Re:Sex question for the ladies... sheydp: TOTALLY!!! That is true... If you feel like they are only pleasing you to get to sex, it is hard to get into it. If they are just "screwing around" because you are hot to them, that can turn on the coldest and tiredest me, at least!
Re:Sex question for the ladies... NoEscape: [quote author=sheydp link=board=1;threadid=7595;start=0#msg60797 date=1107619671]
TOTALLY!!! That is true... If you feel like they are only pleasing you to get to sex, it is hard to get into it. If they are just "screwing around" because you are hot to them, that can turn on the coldest and tiredest me, at least!
[/quote]
Well--my wife has told me that everytime I give her a massage or kiss her neck it ALWAYS leads to sex.or at least me wanting it...I am trying to get away from that..believe me. But its hard to reverse years of that...
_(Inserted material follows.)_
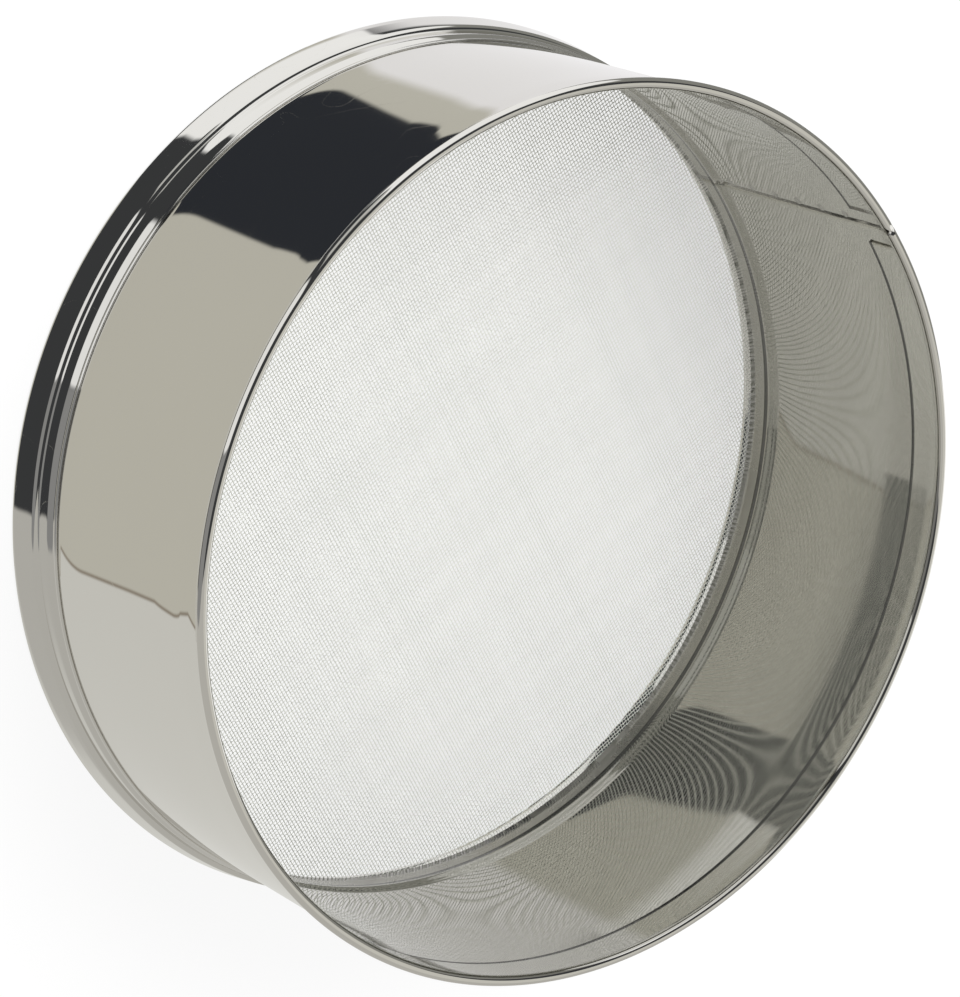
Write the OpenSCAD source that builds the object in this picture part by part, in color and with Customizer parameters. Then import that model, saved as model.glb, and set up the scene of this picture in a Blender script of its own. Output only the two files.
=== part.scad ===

Sometimes with the baby its so hard to find any TIME to do it, whenever theres an opportunity I just want it ! When nighttime rolls around my wife is very tired, sometimes I just take it as a lack of interest even though she tells me she thinks of me during the day and has big plans for sex but by the time the day is over she is exhausted. I tried to take care of dinner and baby and I feel we are getting along pretty well so I thought the stage was set. I didnt account for the whole tired thing...plus she seemed really lively talking to her friend. I guess sometimes I want my wife just to look at my muscles and be like.."DO ME NOW !" --Thats the way I feel when I see her in tight pants..

.
-I guess I am just being a guy but I am open to changing so any suggestions..let em fly. I am trying to rule out she has hots for anyone else....which I dont *think* is the case. So lets keep that out of the picture.